American mathematician and educator

Virginia "Ginger" Patricia McShane Warfield is an American mathematician and mathematical educator. She received the Louise Hay Award from the Association for Women in Mathematics in 2007.

==Education==

Warfield's father was mathematician Edward J. McShane. She received her Ph.D. in mathematics from Brown University in 1971. Her doctoral advisor was Wendell Fleming and the title of her dissertation was A Stochastic Maximum Principle.

==Career==
While making contributions to the field of stochastic analysis after her Ph.D., Warfield became more and more engrossed by the problems of mathematics education. She worked with Project SEED, a highly regarded mathematics program whose goal was to promote sense-making mathematical activities for fourth through sixth graders. She addressed issues of teacher preparation and enhancement. She collaborated with the French mathematician Guy
Brousseau, a pioneer in the “didactics of mathematics,” the scientific study of issues in mathematics teaching and learning.
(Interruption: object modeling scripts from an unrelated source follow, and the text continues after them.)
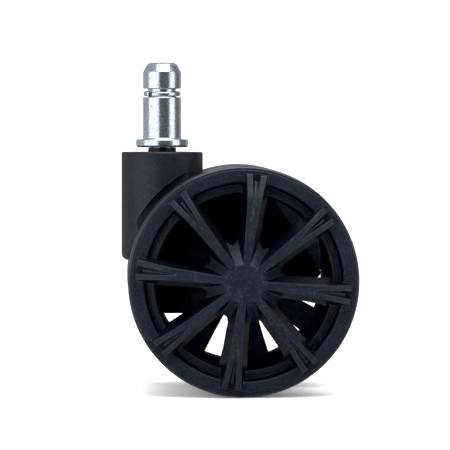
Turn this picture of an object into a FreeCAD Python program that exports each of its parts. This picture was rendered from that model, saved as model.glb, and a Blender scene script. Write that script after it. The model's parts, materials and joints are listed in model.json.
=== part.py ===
"""Twin-wheel swivel caster for an office chair, with an 11 mm grip-ring stem, in millimetres.

The origin is on the swivel axis, at the top face of the stem's flange. +Z points up the stem, +X points
from the swivel axis towards the wheels, and the axle lies along Y.
"""
import FreeCAD, Part

import math
import os

import Sketcher

Vector = FreeCAD.Vector
Rotation = FreeCAD.Rotation
Placement = FreeCAD.Placement

# Every driving dimension. Heights on the stem are measured from the flange's top face, outlines of the
# housing from the axle's centre, and positions on a wheel outwards from the caster's middle plane.
DIMS = {
    # stem and spindle
    "stem_radius": 5.5,
    "stem_top": 22.0,
    "dome_foot": 19.8,
    "dome_flat_radius": 3.5,
    "dome_round": 2.6,
    "ring_groove_low": 12.1,
    "ring_groove_high": 14.5,
    "ring_groove_radius": 4.0,
    "flange_radius": 7.5,
    "flange_inner_radius": 7.1,
    "flange_edge_high": -0.4,
    "flange_edge_low": -1.9,
    "flange_low": -2.3,
    "spindle_radius": 3.25,
    "spindle_tip_radius": 2.65,
    "spindle_tip": -29.0,
    "spindle_shoulder": -28.4,
    "clip_groove_low": -26.0,
    "clip_groove_high": -25.0,
    "clip_groove_radius": 2.5,
    # grip ring
    "grip_inner_radius": 4.15,
    "grip_outer_radius": 5.35,
    "grip_height": 1.4,
    "grip_middle": 13.1,
    "grip_opening_angle": 14.0,
    # stem clip
    "clip_inner_radius": 2.55,
    "clip_outer_radius": 4.6,
    "clip_height": 0.8,
    "clip_low": -25.9,
    "clip_opening_angle": 60.0,
    # bush and thrust disc
    "bush_radius": 6.0,
    "bush_bore_radius": 3.3,
    "bush_low": -24.9,
    "neck_radius": 4.0,
    "neck_top": -2.4,
    "disc_radius": 5.9,
    "disc_height": 1.9,
    "disc_low": -31.0,
    # housing barrel
    "barrel_radius": 11.7,
    "barrel_top": -3.6,
    "barrel_top_edge": -4.1,
    "barrel_top_radius": 11.2,
    "barrel_edge_round": 0.5,
    "barrel_low": -34.7,
    "barrel_low_edge": -32.7,
    "barrel_low_radius": 9.7,
    "barrel_low_round": 2.0,
    "socket_radius": 6.0,
    "socket_low": -31.0,
    # housing body between the wheels
    "axle_x": 22.5,
    "axle_z": -39.9,
    "body_half_width": 9.2,
    "body_width": 18.4,
    "wheel_clearance_radius": 34.45,
    "body_crown_radius": 29.0,
    "body_tail_x": -29.7,
    "body_tail_z": 5.2,
    "body_heel_x": -25.5,
    "body_heel_z": -9.7,
    "body_step_x": -14.5,
    "body_notch_x": -13.4,
    "body_notch_z": -7.3,
    "body_belly_x": -5.0,
    "body_belly_z": -5.4,
    "body_right_z": 0.4,
    "body_right_x": 6.5,
    "body_nose_x": 23.83,
    "crown_right_x": 5.66,
    "crown_right_z": 28.44,
    "crown_left_x": -14.0,
    "crown_left_z": 25.4,
    "body_corner_round": 1.5,
    "boss_radius": 7.5,
    # hollows in the housing body
    "web_half_thickness": 2.0,
    "web_thickness": 4.0,
    "web_low_x": 22.3,
    "web_low_z": 1.2,
    "web_high_x": 6.0,
    "web_high_z": 26.8,
    "web_edge_radius": 21.2,
    "hollow_left_x": -12.0,
    "hollow_left_top_z": 24.0,
    "hollow_left_low_z": 8.0,
    "hollow_top_x": 4.3,
    "hollow_top_z": 26.0,
    "hollow_nose_x": 19.6,
    "hollow_floor_z": 2.9,
    "hollow_floor_x": 3.0,
    "heel_hollow_x": -27.0,
    "heel_hollow_top_z": 2.4,
    "heel_hollow_low_x": -23.6,
    "heel_hollow_low_z": -7.0,
    "heel_hollow_right_x": -16.2,
    "heel_hollow_step_x": -14.8,
    "heel_hollow_step_z": -4.2,
    "heel_hollow_boss_x": -8.5,
    "heel_hollow_boss_z": -3.2,
    "heel_hollow_rib_x": -12.5,
    # axle and its rings
    "axle_radius": 4.0,
    "axle_half_length": 27.0,
    "axle_shoulder": 26.4,
    "axle_tip_radius": 3.4,
    "axle_groove_radius": 3.2,
    "axle_groove_low": 20.0,
    "axle_groove_high": 21.2,
    "axle_ring_low": 20.1,
    "axle_ring_height": 1.0,
    "axle_ring_inner_radius": 3.25,
    "axle_ring_outer_radius": 4.9,
    "axle_ring_opening_angle": 50.0,
    # washers
    "washer_inner_radius": 4.05,
    "washer_radius": 7.5,
    "washer_height": 0.8,
    # wheel
    "wheel_radius": 32.5,
    "hub_low": 10.1,
    "hub_radius": 9.0,
    "hub_flare": 23.0,
    "hub_bore_radius": 4.05,
    "hub_bore_depth": 20.2,
    "hub_groove_low": 19.8,
    "hub_groove_high": 21.4,
    "hub_groove_radius": 5.3,
    "dome_base": 25.0,
    "dome_core_top": 25.5,
    "dome_foot_radius": 11.3,
    "hub_edge_radius": 5.55,
    "hub_edge_z": 32.55,
    "hub_edge_round": 1.2,
    "hub_flat_radius": 4.6,
    "hub_top": 33.0,
    # spokes
    "spoke_count": 8,
    "spoke_base": 22.0,
    "spoke_root": 2.0,
    "spoke_bend": 18.3,
    "spoke_end": 30.4,
    "spoke_base_end": 29.9,
    "spoke_base_root_half": 3.7,
    "spoke_base_bend_half": 3.7,
    "spoke_base_end_half": 4.2,
    "spoke_top_root_half": 0.85,
    "spoke_top_bend_half": 1.78,
    "spoke_top_end_half": 3.02,
    "shoulder_start": 20.0,
    "shoulder_round": 12.0,
    "shoulder_end": 24.88,
    "shoulder_end_z": 31.96,
    "shoulder_far": 31.5,
    "shoulder_far_z": 29.01,
    "shoulder_clear_z": 34.0,
    "underside_inner": 8.0,
    "underside_outer": 24.4,
    "underside_low": 21.0,
    "spoke_cut_width": 12.0,
    "split_start": 17.5,
    "split_angle": 23.1,
    "split_length": 16.0,
    "split_tip_half": 0.12,
    "split_end_half": 1.3,
    "split_height": 8.0,
    "ridge_start": 3.0,
    "ridge_end": 11.9,
    "ridge_tip_half": 0.12,
    "ridge_end_half": 0.42,
    "ridge_height": 0.9,
    # rounded inner ends of the windows between the spokes
    "window_end_across": 10.16,
    "window_end_up": 4.21,
    "window_end_round": 1.4,
    "window_end_top": 28.5,
    "window_end_depth": 8.0,
    # rim
    "rim_low": 10.0,
    "rim_inner_radius": 28.3,
    "flange_rim_radius": 31.5,
    "tread_seat_radius": 30.7,
    "tread_seat_low": 11.2,
    "tread_seat_high": 25.6,
    "ring_face": 27.5,
    "ring_edge_z": 27.2,
    "ring_edge_radius": 31.2,
    "ring_edge_round": 0.3,
    "ring_inner_flat_radius": 28.9,
    "ring_inner_round": 0.5,
    "ring_inner_radius": 28.4,
    "ring_inner_edge_z": 27.0,
    "channel_outer_radius": 28.2,
    "channel_z": 24.1,
    "channel_inner_radius": 27.3,
    "ledge_outer_radius": 27.1,
    "ledge_outer_z": 25.1,
    "ledge_step_radius": 26.0,
    "ledge_step_high": 24.6,
    "ledge_step_low": 24.3,
    "ledge_inner_radius": 24.9,
    "ledge_inner_z": 23.6,
    "window_radius": 24.4,
    "window_z": 22.0,
    "ledge_back_z": 20.8,
    # tread
    "tread_low": 10.1,
    "tread_low_edge": 11.3,
    "tread_high_edge": 25.9,
    "tread_high": 27.3,
    "tread_low_inner": 31.6,
    "tread_shoulder_round": 1.35,
    # angles in degrees: the first spokes from +X, and how the loose grip ring lies in its groove
    "front_spin": 38.1,
    "back_spin": 32.5,
    "grip_tilt": 2.5,
    "grip_opening_direction": 226.0,
}

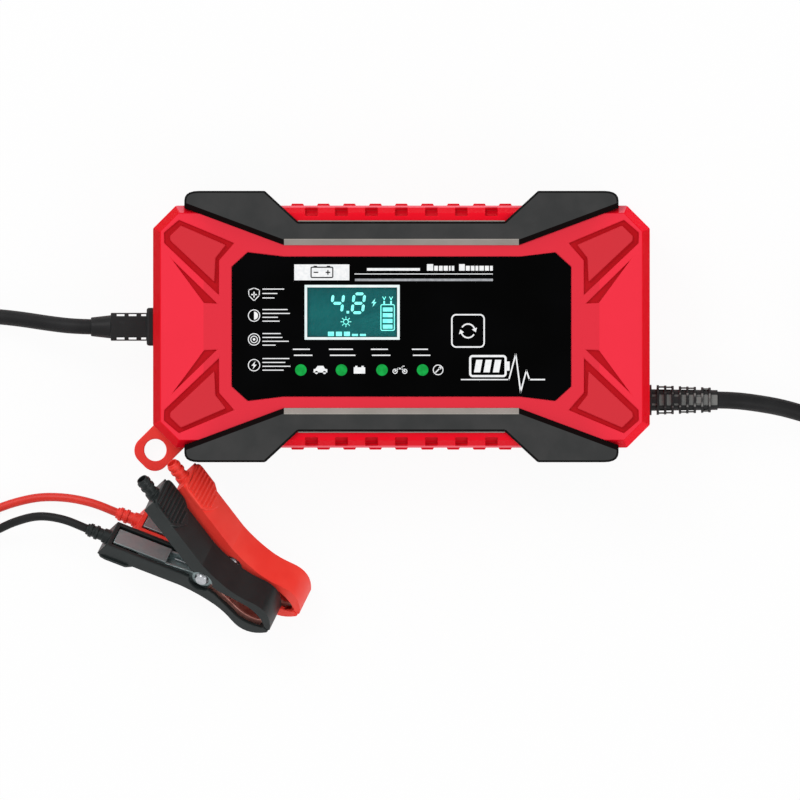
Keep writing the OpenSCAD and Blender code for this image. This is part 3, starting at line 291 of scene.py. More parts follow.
output_thick, output_middle, output_radius, output_turns = 5.4, (-220, -36), 36, 3.5
output_side = output_middle[1] - output_radius
output_path = smooth([
    (-101.5, 0, 21), (-109, 0, 21), (-117, 0.4, 20), (-125, 1.4, 16.6), (-133, 2.6, 12), (-142, 3.6, 7.6),
    (-152, 4, 4.8), (-164, 3.6, 3.8), (-178, 2.4, 3.6), (-194, 0.9, 3.6), (-204, 0.1, 3.7),
    (-210.6, 0, 3.7), (-214.6, 0, 3.7)], 3)
output_path += coil(output_middle, 90, output_turns, output_radius, 6.2, output_thick)
output_path += smooth([
    (-214.6, output_side, 9.8), (-210.6, output_side, 9.8), (-203, output_side, 7.6),
    (-196, output_side, 4.6), (-188, output_side, 3.6), (-185, output_side, 3.6),
    (-180.1, output_side, 3.6)], 3)
output_cord = put(
    "output_cable", cord_curve("output_cable", output_path, output_thick), cord_black,
    replaces=["output_cord", "output_cord_coil"])


def clamp_place(pivot, heading, pitch, roll):
    """A clamp's own frame in millimetres: origin in its pivot, +X to the jaws, +Z to the upper lever."""
    turn = Matrix.Rotation(math.radians(heading), 4, "Z") @ Matrix.Rotation(math.radians(pitch), 4, "Y")
    return Matrix.Translation(pivot) @ turn @ Matrix.Rotation(math.radians(roll), 4, "X")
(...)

She has been an active member of the Association for Women in Mathematics (AWM). She has chaired the Education Committee, has served as Education Column Editor for the AWM Newsletter, and was elected as a Member-at-large to the Executive Committee. She has been a member of the Mathematical Association of America’s committees on Professional Development and Mathematical Education of Teachers.

==Books==
Warfield is the author of the book Invitation to Didactique (self-published, 2007, and Springer Briefs in Education, 2014) and the co-author of Teaching Fractions through Situations: A Fundamental Experiment (with Guy Brousseau and Nadine Brousseau, Springer 2013).